After that was Pharoahe Monch, who's hip hop set was everything Doom's Saturday set wasn't: intense, ferocious, and with a level of personality the masked wonder couldn't summon on Saturday. Drawing from the crowd, Monch gave props to those such as Rakim, Mos Def, and Michael Jackson. He was the act we knew least about going into the weekend and coming out he's left us only wanting to hear more. Despite the different musical styles, the follow-up set by The Thermals didn't skip a beat maintaining the energy level immediately by opening their set with a cover of Sonic Youth's "100%." Also covering Nirvana, the Breeders, and Green Day's "Basket Case" - with their own songs in between - the propulsive, fuzzy power-pop/rock trio bounced around the stage and had the crowd likewise partying.

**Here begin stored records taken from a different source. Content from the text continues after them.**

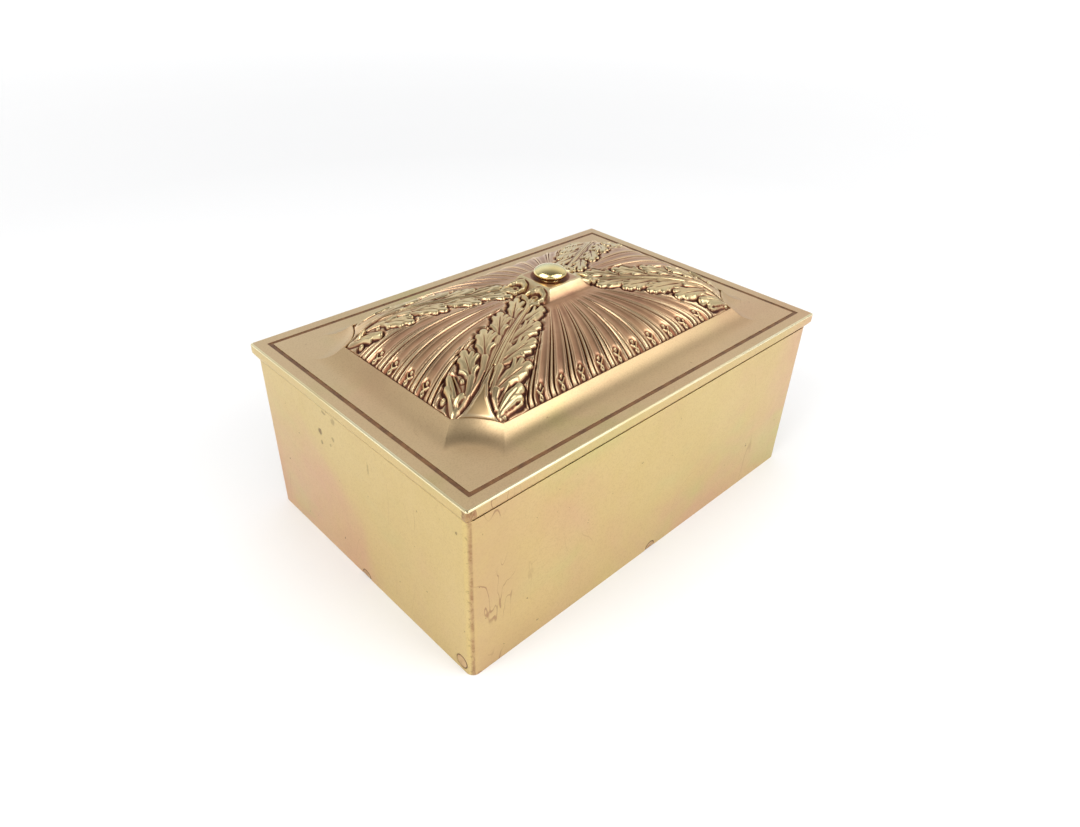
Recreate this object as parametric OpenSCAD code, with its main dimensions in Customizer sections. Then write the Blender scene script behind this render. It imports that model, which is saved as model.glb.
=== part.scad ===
// Vanity trinket box in gilt bronze: a straight-sided case with a hinged lid.
// The lid is a plate with a raised, notched frame, a struck relief panel set in it and a turned knob.
// Millimetres. X runs along the long side, -Y is the front, +Z is up.
// The origin is the middle of the underside. Heights of the relief are counted from the lid's flat border.

/* [Case] */
// Outside length of the case
case_l = 181.6; // [176:0.2:188]
// Outside width of the case
case_w = 122.6; // [118:0.2:128]
// Height of the case walls
case_h = 67.4; // [50:0.2:90]
// Thickness of the case walls
wall_t = 2.4; // [2.2:0.1:3]
// Radius of the upright outside corners
case_r = 3; // [2.6:0.1:5]

/* [Base] */
// Thickness of the base pan's floor
pan_t = 2; // [1.2:0.1:3]
// Thickness of the base pan's upturned flange
flange_t = 2; // [1.2:0.1:2.4]
// Height of the base pan's upturned flange
flange_h = 8; // [7:0.5:12]
// Radius of the peened pins that hold the pan
base_pin_r = 2.8; // [2:0.1:3.4]

/* [Lid] */
// How far the lid stands out past the case on every side
overhang = 1.2; // [0.6:0.1:2]
// Height of the lid's outer edge
lid_edge_h = 5.6; // [5:0.1:8]
// Gap between the closed lid and the case
lid_gap = 0.3; // [0.3:0.05:0.6]
// Thickness of the lid's flat border
plate_t = 1.8; // [1.4:0.1:2.4]
// Thickness of the lid's downturned edge, measured at the bottom
edge_t = 3; // [2.6:0.1:4]
// Height of the chamfer under the lid's edge
chamfer_h = 1.9; // [1:0.1:2.4]
// Distance from the lid's edge to the middle of the sunk line
line_inset = 5.35; // [4:0.05:7]
// Width of the sunk line
line_w = 1.6; // [0.6:0.1:1.6]
// Depth of the sunk line
line_d = 0.35; // [0.2:0.05:0.6]

/* [Raised frame] */
// Half length of the frame's crest
crest_x = 71.9; // [70:0.1:74]
// Half width of the frame's crest
crest_y = 42.6; // [41:0.1:44]
// Height of the crest above the border
crest_h = 4.8; // [3:0.1:6]
// Width of the cove that runs down from the crest to the border
cove_w = 9; // [6:0.1:9.5]
// Radius of the scooped notch at each corner of the crest
notch_r = 21.1; // [20:0.1:24]
// Distance of a notch's centre outside the crest's corner, along X
notch_dx = 9.0; // [8:0.1:10]
// Distance of a notch's centre outside the crest's corner, along Y
notch_dy = 6.7; // [6:0.1:8]

/* [Relief panel] */
// Height of the panel's outer edge
dome_edge = 4.2; // [3.5:0.1:4.5]
// Further rise of the panel, reached far from its edge
dome_rise = 15; // [12:0.1:16]
// Distance from the edge over which the rise flattens off
dome_run = 14; // [10:0.1:18]
// Thickness of the panel
panel_t = 1.6; // [1.2:0.1:2]
// Width of the strip that the frame's crest keeps between its top and the panel
crest_lip = 0.7; // [0.4:0.1:1]
// Radius of the small screws that hold the panel
panel_screw_r = 0.8; // [0.6:0.1:1]

/* [Pedestal and knob] */
// Half width of the pedestal's top
pedestal_half = 8.1; // [7.6:0.1:9]
// Height of the pedestal's top above the border
pedestal_h = 21.5; // [20.5:0.1:23]
// Radius of the knob
knob_r = 6.2; // [5.4:0.1:6.6]
// Half height of the knob's button
knob_half_h = 2.6; // [2.2:0.1:3.4]
// Radius of the knob's threaded stud
stud_r = 1.5; // [1:0.1:2]

/* [Hinges] */
// Distance of each hinge's middle from the box's middle
hinge_x = 52; // [40:1:64]
// Length of each hinge
hinge_l = 36; // [30:1:44]
// Radius of the knuckles
knuckle_r = 1.9; // [1.7:0.1:2]
// Radius of the hinge pins
hinge_pin_r = 0.9; // [0.7:0.05:1]
// Angle at which the stop lugs meet the back of the case
open_angle = 100; // [92:1:110]

/* [Linings] */
// Thickness of the velvet-covered boards inside the case
lining_t = 2; // [1.5:0.1:2.4]
// Distance from the top of the linings to the top of the case
lining_drop = 2; // [1:0.1:4]
// Thickness of the padded panel under the lid
lid_pad_t = 2.4; // [1.5:0.1:2.4]
// Height of the padded floor's top above the flange
pad_crown = 0.6; // [0.2:0.1:1.5]

/* [Hidden] */
$fn = 48;

// Levels
lid_z = case_h + lid_gap;
rim_z = lid_z + lid_edge_h;
plate_z = rim_z - plate_t;
lid_l = case_l + 2 * overhang;
lid_w = case_w + 2 * overhang;
inner_l = case_l - 2 * wall_t;
inner_w = case_w - 2 * wall_t;
inner_r = case_r - wall_t;

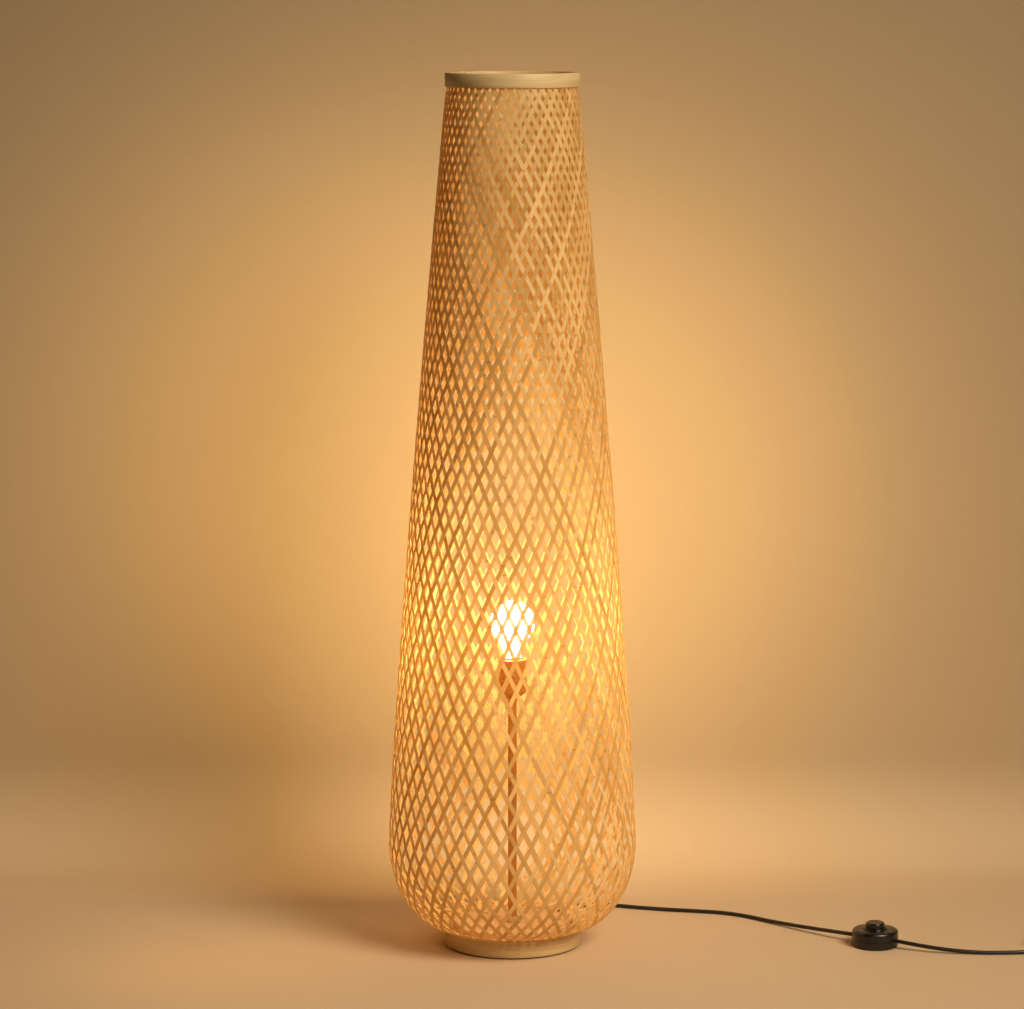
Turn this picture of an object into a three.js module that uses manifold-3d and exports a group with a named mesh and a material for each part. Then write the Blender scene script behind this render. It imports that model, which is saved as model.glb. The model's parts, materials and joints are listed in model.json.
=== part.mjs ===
// A floor lamp: a tall open-weave bamboo body on a weighted round base, with a bulb on a slim stem
// inside it, and a black flex with a foot switch, a put-away coil and a two-pin plug.
// Millimetres, +Z up, origin at the centre of the base on the floor, front towards -Y.

import * as THREE from "three";
import { mergeVertices } from "three/addons/utils/BufferGeometryUtils.js";
import Module from "manifold-3d";

const wasm = await Module();
wasm.setup();

// Driving dimensions of the lamp
const overallHeight = 1200;
const widestRadius = 171.4;
const widestHeight = 142.5;
const rimRadius = 91;
const rimHeight = 19;
const baseRadius = 95;
const baseRingHeight = 23;
const clearance = 0.3;
const weldDistance = 0.0001;
const cutOverrun = 2;

// Smoothness, as numbers of flat sides
const bodySides = 36;
const smallSides = 24;
const tinySides = 16;
const hexSides = 6;

// Hoops of split bamboo that hold the ends of the weave
const rimHoopThickness = 2;
const baseHoopThickness = 2.8;
const innerHoopThickness = 2.8;
const innerHoopRecess = 2;
const hoopEdge = 0.6;

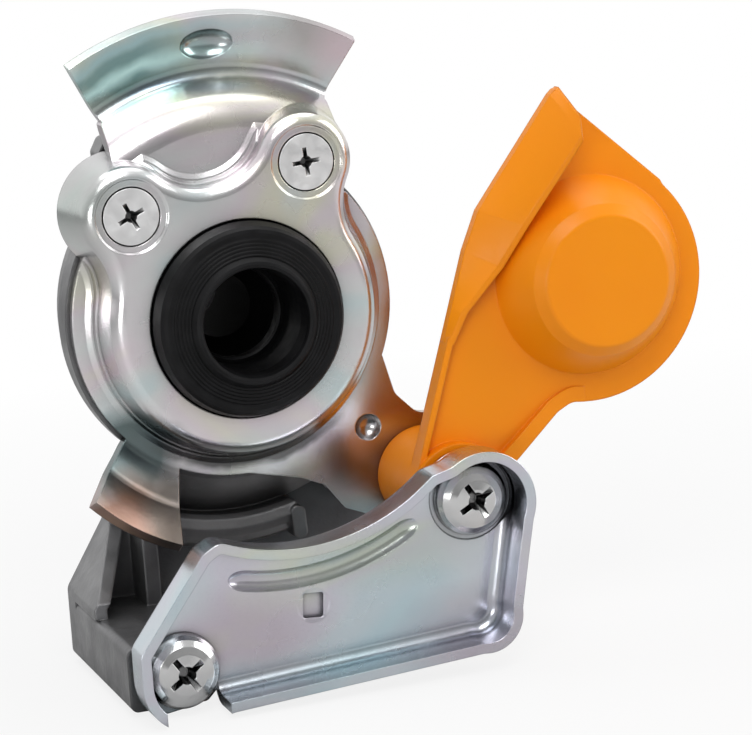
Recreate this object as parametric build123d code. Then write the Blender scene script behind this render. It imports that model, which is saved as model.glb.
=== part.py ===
"""Air-brake coupling head with a swing cover, in millimetres.

X points right, Z points up, and the coupling face looks towards -Y.
The origin is the point on the seal's axis where the rear air port's thread begins.
A height "n" is the distance in front of the pad's face, towards -Y.
"""
import os
from math import cos, radians, sin, tan

from build123d import *

os.makedirs("parts", exist_ok=True)

# overall layout
thread_to_pad = 58.9        # start of the port's thread to the pad's face
port_chamfer = 1.1
rear_face = thread_to_pad + port_chamfer
left_screw = (-21.9, 22.8)  # countersunk screws, as (x, z)
right_screw = (14.5, 29.7)
foot_screw = (-23.9, -63.8)
pivot = (38.0, -38.3)
cap_centre = (69.6, 0.6)
dome_centre = (69.7, 1.8)
dent_centre = (26.7, -27.3)
mark_centre = (3.9, -55.2)

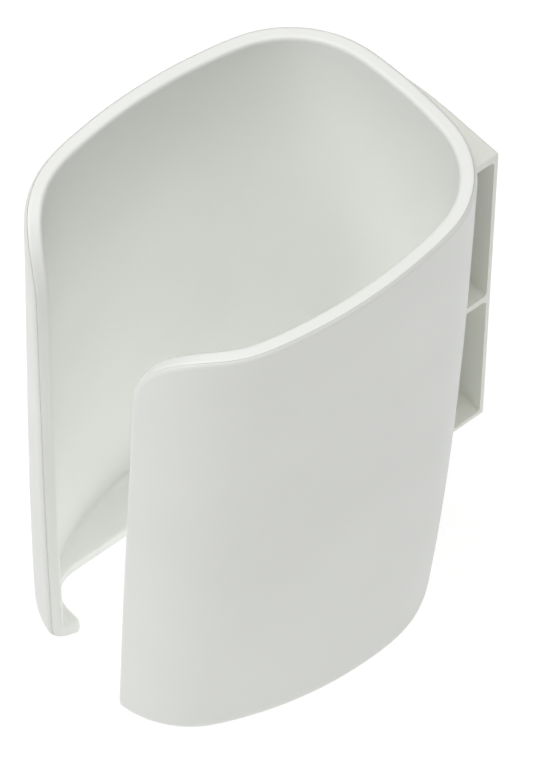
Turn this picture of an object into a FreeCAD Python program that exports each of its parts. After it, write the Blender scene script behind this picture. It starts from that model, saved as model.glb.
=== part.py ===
"""Open-fronted bottle holder: a tapered double-skin shell with a stand-off bracket behind it.

Frame: +Z up, the slot faces -Y, the bracket is at +Y, and the shell is symmetric about X = 0.
The origin is on the floor, under the middle of the whole holder. Sizes are in millimetres.
"""
import FreeCAD, Part
import math
import os
import Sketcher
from FreeCAD import Vector

# Driving dimensions: alias, value, meaning. Turns and angles are in degrees.
SIZES = [
    ("overall_height", 222.0, "floor to rim"),
    ("wall", 6.4, "whole wall, both skins and the gap between them"),
    ("outer_skin", 1.1, "outer shell, from its face to the seam"),
    ("liner_skin", 2.2, "thin part of the liner"),
    ("seam_gap", 0.12, "clearance between the outer shell and the liner"),
    ("taper_bias", 0.53, "share of the taper that grows with the square of the depth"),
    ("top_back_face", 74.0, "back of the shell at the rim"),
    ("top_back_radius", 201.0, "rim outline, back"),
    ("top_corner_radius", 43.0, "rim outline, back corner"),
    ("top_side_radius", 192.0, "rim outline, side"),
    ("top_front_radius", 48.8, "rim outline, front"),
    ("top_back_turn", 6.2, "rim outline, back"),
    ("top_corner_turn", 71.7, "rim outline, back corner"),
    ("top_side_turn", 24.4, "rim outline, side"),
    ("top_front_turn", 57.9, "rim outline, front"),
    ("low_back_face", 57.0, "back of the shell at the floor"),
    ("low_back_radius", 345.0, "floor outline, back"),
    ("low_corner_radius", 50.0, "floor outline, back corner"),
    ("low_side_radius", 143.0, "floor outline, side"),
    ("low_front_radius", 40.2, "floor outline, front"),
    ("low_back_turn", 3.1, "floor outline, back"),
    ("low_corner_turn", 83.4, "floor outline, back corner"),
    ("low_side_turn", 30.5, "floor outline, side"),
    ("low_front_turn", 54.6, "floor outline, front"),
    ("rim_outer_round", 2.0, "outer edge of the rim and the slot"),
    ("rim_inner_round", 1.6, "inner edge of the rim and the slot"),
    ("base_round", 7.4, "outer edge of the floor"),
    ("cove_round", 2.5, "inner corner of wall and floor"),
    ("floor_depth", 6.4, "floor thickness"),
    ("hole_half_width", 39.4, "opening in the floor"),
    ("hole_front", -72.6, "front edge of the opening"),
    ("hole_back", 36.0, "back edge of the opening"),
    ("hole_corner", 14.0, "corner of the opening"),
    ("slot_face", -77.7, "plane in which the slot's widths are given"),
    ("slot_top_half", 27.8, "half the slot's width at the rim"),
    ("slot_low_half", 17.4, "half the slot's width at the floor"),
    ("slot_splay", 20.0, "how far the slot's sides turn out from straight ahead"),
    ("slot_corner", 30.0, "round corner between rim and slot"),
    ("slot_tip_round", 2.5, "where the slot meets the opening in the floor"),
    ("liner_flange", 3.0, "solid edge of the liner at rim, slot and floor"),
    ("bracket_rear", 87.0, "rear face of the bracket's plate"),
    ("bracket_right", 30.8, "right-hand end of plate and ribs"),
    ("bracket_left", -29.0, "left-hand end of plate and ribs"),
    ("bracket_bend", 5.0, "where the plate starts to curve in"),
    ("bracket_curve", 165.0, "radius of the plate's curved part, rear face"),
    ("bracket_front", 40.0, "front of the ribs before they are trimmed to the shell"),
    ("bracket_low", 49.2, "underside of the lowest rib"),
    ("bracket_top", 201.8, "top of the highest rib"),
    ("bracket_middle", 121.0, "middle of the middle rib"),
    ("plate_depth", 2.4, "plate thickness"),
    ("rib_depth", 3.0, "rib thickness"),
    ("bracket_round", 1.2, "outer edges of plate and ribs"),
    ("bracket_fillet", 2.0, "inner corner of plate and rib"),
]
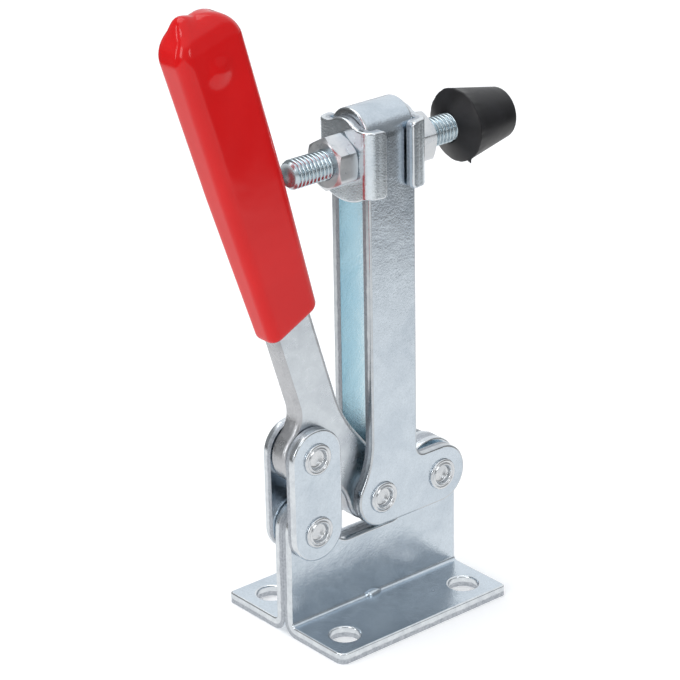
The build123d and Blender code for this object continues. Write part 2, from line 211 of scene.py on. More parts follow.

Aided by horns, The Walkmen offered up a solid set but while some of the songs left us in awe, others had us sitting down and losing some energy. Maybe it was the come-and-go sun, maybe it was the end of the long weekend, but we felt the energy from earlier in the day drain from the group at our blanket. Again, though, that's not necessarily the band's fault as The Walkmen were tight and the supplemental horn section added a nice layer on a late afternoon. By the end of their set, the sun was out and the skies had cleared, setting M83 up for a fantastic performance of their electro synth pop that's at once both kinetic and woozy. Beginning the set with a subdued version of "Graveyard Girl," the band had the crowd whipped into a frenzy soon enough with "Couleurs" and earned the "Most Surprising In A Good Way" set.

The good tidings from that performance were quickly lost with Grizzly Bear, who may have well dubbed themselves Grizzly Boring as far as I'm concerned. That said, I whole-heartedly admit that I have never "gotten" the band and that I was in the extreme minority; as evening descended, plenty in the crowd were into the bands cavernous echoed harmonies even though they weren't my cup of tea. But at least Wayne Coyne and the Lips' crew provided some distraction as they set up for that band's festival closing performance.

And what a closer it was from the Flaming Lips. With the band descending from a the video projection of a woman's vagina (you kind of had to be there?), Mr. Coyne appeared from below in his hamster ball/bubble and took out into the crowd but returned for the a stirring version of "Race for the Prize." Admitting that they were eschewing the Write The Night event a bit, the band even played a pair of new songs from their forthcoming EP, but the requested songs like a slowed-down "Fight Test" and even oldie "Mountainside" kept the performance moving along. It was a surreal, bombastic scene with a set of dancers on one side of the stage dressed as frogs (or lizards) and a set of ladies dressed as...kittens? sheep? on the other, dancing all the while as a constant flow of confetti was shot into the air and the half-circle video screen projected images and psychedelic color patterns behind the band. In other words, a Flaming Lips show of the grandest order.

Profusely thanking the city for it's long support of the band, Wayne Coyne played ringmaster to the circus, his warm warble echoing over the grounds under a clear, cool mid-summer night's sky. The band was gracious in digging out its biggest hit - "She Don't Use Jelly" - and appropriately brought the festival to a close with the life-affirming "Do You Realize." With the sky full of large balloons and confetti, the crowd around us singing along and reaching for the scraps of paper floating down from the sky, and the surreal stage set-up, in spite of the exhaustion of a full weekend, it was hard not to smile at the spectacle as Coyne crooned, "It's hard to make the good things last/You realize the sun doesn't go down/It's just an illusion caused by the world spinning round." And just as the sun has set on this year's fest (and on a high note at that), we know the folks at the 'Fork will round up an equally impressive line-up next year and we'll do it all again.